_Supplied information_

────────────────────────────────────────

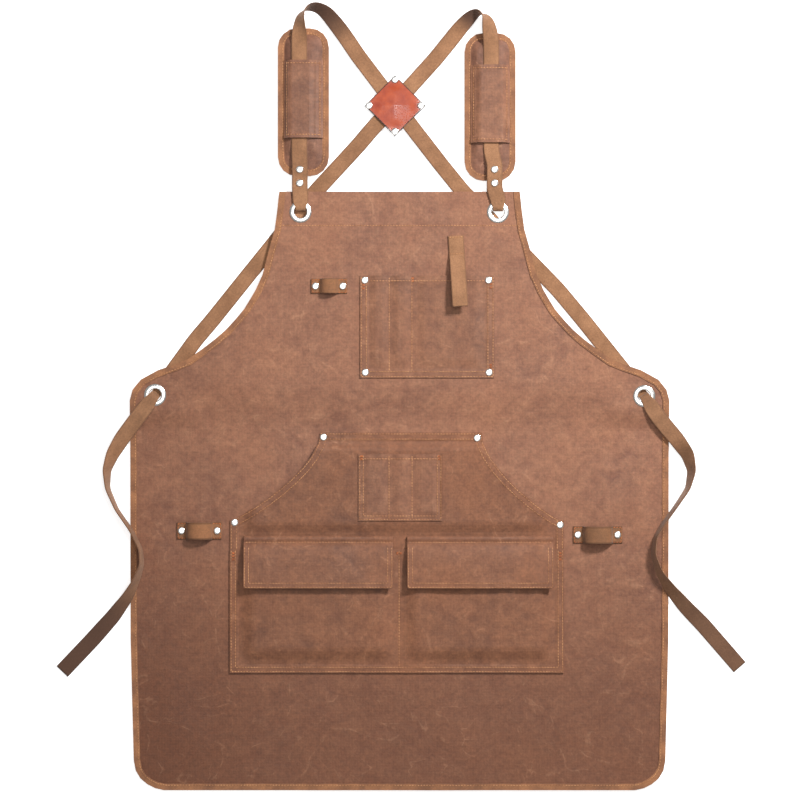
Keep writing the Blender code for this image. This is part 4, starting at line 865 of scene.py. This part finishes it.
for side in ("left", "right"):
    root_low, root_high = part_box(f"flap_seam_{side}")
    low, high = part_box(f"flap_{side}")
    turn_y = root_low[1] - 1.9 * MM
    # From the back of the rolled ridge to the free edge: place down the apron, height of the middle
    profile = [(root_high[1], 5.6), (root_high[1] - 0.5 * MM, 6.9), (root_high[1] - 2 * MM, 7.9),
               (root_high[1] - 4.4 * MM, 8.0), (root_high[1] - 6.4 * MM, 7.3), (root_high[1] - 7.8 * MM, 7.0),
               (turn_y, 8.2), (turn_y - 2 * MM, 9.9), (turn_y - 4.5 * MM, 11.1), (turn_y - 8 * MM, 12.3),
               (turn_y - 12 * MM, 13.3)]
    profile += [(turn_y - 12 * MM - (turn_y - 12 * MM - low[1]) * i / 9, 13.3 + 4.6 * (i / 9) ** 0.7)
                for i in range(1, 10)]
    points = []
    for y, z in profile:
        for column in range(FLAP_COLUMNS + 1):
            across = column / FLAP_COLUMNS
            x = low[0] + (high[0] - low[0]) * across
            loose = min(max((turn_y - y) / (turn_y - low[1]), 0.0), 1.0)
            sway = noise.noise(Vector((x * 26, loose * 1.3, 7.7 if side == "left" else 2.2))) * 1.1 * loose
            points.append((x, y, z * MM + (sway - 0.9 * loose * abs(2 * across - 1) ** 3) * MM + waves(x, y)))
    wide = FLAP_COLUMNS + 1
    faces = [(r * wide + c, (r + 1) * wide + c, (r + 1) * wide + c + 1, r * wide + c + 1)
             for r in range(len(profile) - 1) for c in range(FLAP_COLUMNS)]
    mesh = bpy.data.meshes.new(f"flap_{side}_cloth")
    mesh.from_pydata(points, [], faces)
    mesh.polygons.foreach_set("use_smooth", [True] * len(mesh.polygons))
    flap = set_out(f"flap_{side}_cloth", mesh, PANEL_CANVAS)
    finish_with(flap, "SUBSURF", levels=1, render_levels=1)
    finish_with(flap, "SOLIDIFY", thickness=FLAP_CLOTH, offset=0.0)
    finish_with(flap, "BEVEL", width=0.6 * MM, segments=3, limit_method="ANGLE", angle_limit=1.0)
    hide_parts(f"flap_seam_{side}", f"flap_{side}")
    x0, x1, y0 = low[0], high[0], low[1]
    loose_rows = [[(x0 + d, turn_y - 4 * MM), (x0 + d, y0 + d), (x1 - d, y0 + d), (x1 - d, turn_y - 4 * MM)]
                  for d in (1.6 * MM, 6.8 * MM)]
    sewn(f"flap_{side}_edge_stitching", loose_rows, [flap], f"flap_{side}")
    root_y = root_high[1] - 7.4 * MM
    sewn(f"flap_{side}_root_stitching", [[(x0 + 2 * MM, root_y), (x1 - 2 * MM, root_y)]], [flap], "apron")
    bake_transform(flap)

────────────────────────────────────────

_Exercise task_
Word for word, restate all of the data shown above.

_Result for this exercise_
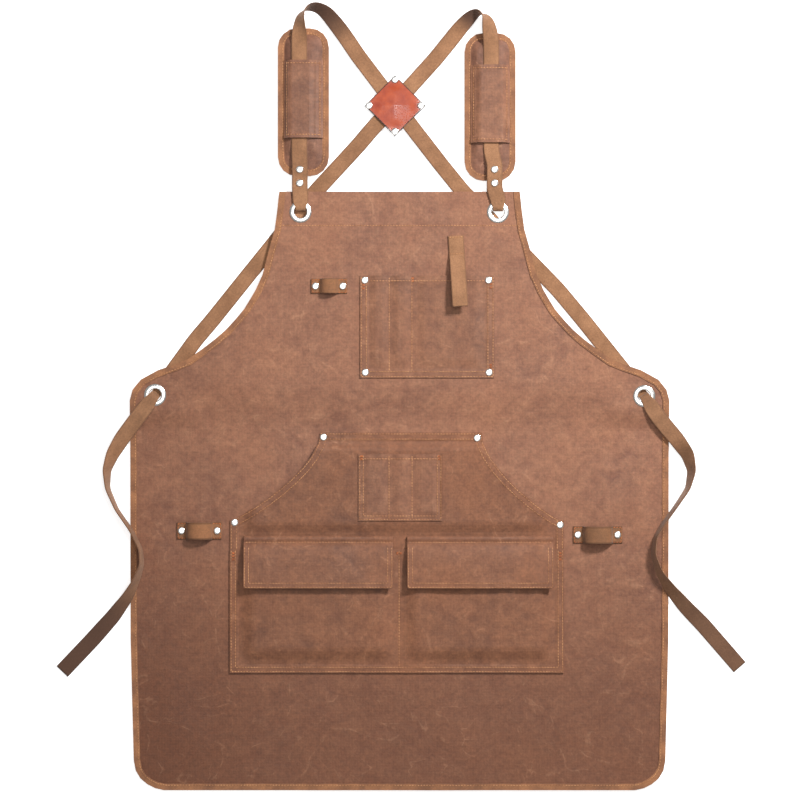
Keep writing the Blender code for this image. This is part 4, starting at line 865 of scene.py. This part finishes it.
for side in ("left", "right"):
    root_low, root_high = part_box(f"flap_seam_{side}")
    low, high = part_box(f"flap_{side}")
    turn_y = root_low[1] - 1.9 * MM
    # From the back of the rolled ridge to the free edge: place down the apron, height of the middle
    profile = [(root_high[1], 5.6), (root_high[1] - 0.5 * MM, 6.9), (root_high[1] - 2 * MM, 7.9),
               (root_high[1] - 4.4 * MM, 8.0), (root_high[1] - 6.4 * MM, 7.3), (root_high[1] - 7.8 * MM, 7.0),
               (turn_y, 8.2), (turn_y - 2 * MM, 9.9), (turn_y - 4.5 * MM, 11.1), (turn_y - 8 * MM, 12.3),
               (turn_y - 12 * MM, 13.3)]
    profile += [(turn_y - 12 * MM - (turn_y - 12 * MM - low[1]) * i / 9, 13.3 + 4.6 * (i / 9) ** 0.7)
                for i in range(1, 10)]
    points = []
    for y, z in profile:
        for column in range(FLAP_COLUMNS + 1):
            across = column / FLAP_COLUMNS
            x = low[0] + (high[0] - low[0]) * across
            loose = min(max((turn_y - y) / (turn_y - low[1]), 0.0), 1.0)
            sway = noise.noise(Vector((x * 26, loose * 1.3, 7.7 if side == "left" else 2.2))) * 1.1 * loose
            points.append((x, y, z * MM + (sway - 0.9 * loose * abs(2 * across - 1) ** 3) * MM + waves(x, y)))
    wide = FLAP_COLUMNS + 1
    faces = [(r * wide + c, (r + 1) * wide + c, (r + 1) * wide + c + 1, r * wide + c + 1)
             for r in range(len(profile) - 1) for c in range(FLAP_COLUMNS)]
    mesh = bpy.data.meshes.new(f"flap_{side}_cloth")
    mesh.from_pydata(points, [], faces)
    mesh.polygons.foreach_set("use_smooth", [True] * len(mesh.polygons))
    flap = set_out(f"flap_{side}_cloth", mesh, PANEL_CANVAS)
    finish_with(flap, "SUBSURF", levels=1, render_levels=1)
    finish_with(flap, "SOLIDIFY", thickness=FLAP_CLOTH, offset=0.0)
    finish_with(flap, "BEVEL", width=0.6 * MM, segments=3, limit_method="ANGLE", angle_limit=1.0)
    hide_parts(f"flap_seam_{side}", f"flap_{side}")
    x0, x1, y0 = low[0], high[0], low[1]
    loose_rows = [[(x0 + d, turn_y - 4 * MM), (x0 + d, y0 + d), (x1 - d, y0 + d), (x1 - d, turn_y - 4 * MM)]
                  for d in (1.6 * MM, 6.8 * MM)]
    sewn(f"flap_{side}_edge_stitching", loose_rows, [flap], f"flap_{side}")
    root_y = root_high[1] - 7.4 * MM
    sewn(f"flap_{side}_root_stitching", [[(x0 + 2 * MM, root_y), (x1 - 2 * MM, root_y)]], [flap], "apron")
    bake_transform(flap)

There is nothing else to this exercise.